Em suma, o partido político que tiver mais votos quer nas 7 províncias costeiras, quer nas 14, incluindo as 7 do Heartland, terá, quase seguramente (isto se a desigualdade na distribuição demográfica continuar assim) maior probabilidade de vencer as eleições em Angola.

Vista a estratificação do voto em termos demográficos, etários, de classe social e de valores e princípios ideológicos, não há, no contexto actual, nenhum dos 9 (MPLA, UNITA, PRS, FNLA, CASA-CE, BD, PHA, Partido-Ndjango, APN) que tenha uma vantagem competitiva absoluta. Contudo, há os que partem de uma posição privilegiada do que outros, através do emprego singular ou colectivo dessa estratificação. Ou seja, em termos da dispersão de voto, a vangagem recai sobre o MPLA; em termos de voto ideológico sobre o MPLA, a UNITA, o PRS e a FNLA; em termos de voto de pretesto a vantagem recai sobre a UNITA e outros da oposicão (daí a dispersão do voto); em termos etários a vantagem recairia sobre a UNITA, sobretudo, nas grandes cidades como Luanda; em termos de classe social a vantagem recairia sobre o MPLA.

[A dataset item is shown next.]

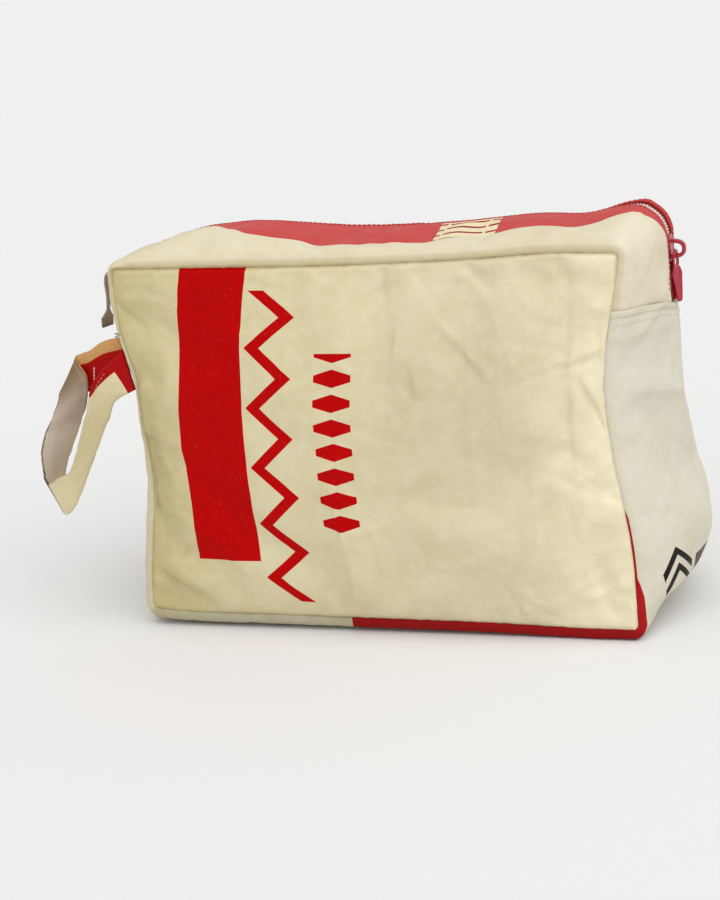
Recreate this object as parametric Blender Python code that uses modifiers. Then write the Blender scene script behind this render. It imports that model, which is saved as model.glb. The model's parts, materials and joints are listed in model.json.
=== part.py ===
"""Zipped wash bag sewn from recycled sack cloth, with a wrist strap on its left end.

The bag lies along X, its front panel faces -Y and it stands on its flat bottom at z = 0.
Each sewn piece is a sheet bent over the same soft box: a plain box with rolled edges is
described first, and soften() then pulls that box into the slumped shape of the filled bag.
"""
import math

import bmesh
import bpy
import numpy as np
from mathutils import Matrix, Vector

# Driving dimensions in metres
LENGTH = 0.270             # seam to seam along the front panel
PANEL_HEIGHT = 0.194       # seam to seam up the front panel
DEPTH = 0.120              # front seam to back seam
ROLL_RADIUS = 0.0035       # soft roll where the band turns into a panel seam
SEAM_LIP = 0.0010          # flat of the roll beside the seam
CORNER_RADIUS = 0.003      # panel corners
END_SEAM_HEIGHT = 0.161    # seams across the ends, where the top strips meet the base band
LEAN_START = 0.010         # behind the zip the bag starts to drop and lean
WALL = 0.0012              # thickness of the sack cloth with its seam layers
SEAM_GAP = 0.0003          # between two pieces sewn edge to edge
END_SEAM_GAP = 0.0006      # across the ends, between the top strips and the base band

ZIP_OPENING = 0.014        # width between the two top strips
TAPE_WIDTH = 0.012         # each zip tape
TAPE_THICKNESS = 0.0008
TAPE_GAP = 0.0008          # under the cloth that covers the tape
TAPE_TUCK = 0.005          # tape ends under the base band
CHAIN_WIDTH = 0.0056       # closed row of teeth
CHAIN_THICKNESS = 0.0022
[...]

Em última análise, dada a inexistência do princípio de proporção demográfica no sistema eleitoral angolano, a posição privilegiada de partida produzirá efeitos determinantes no partido político que acumular mais votos em ambos os círculos eleitorais, graças ao peso da proporção do voto na conversão em mandato parlamentar e presidencial.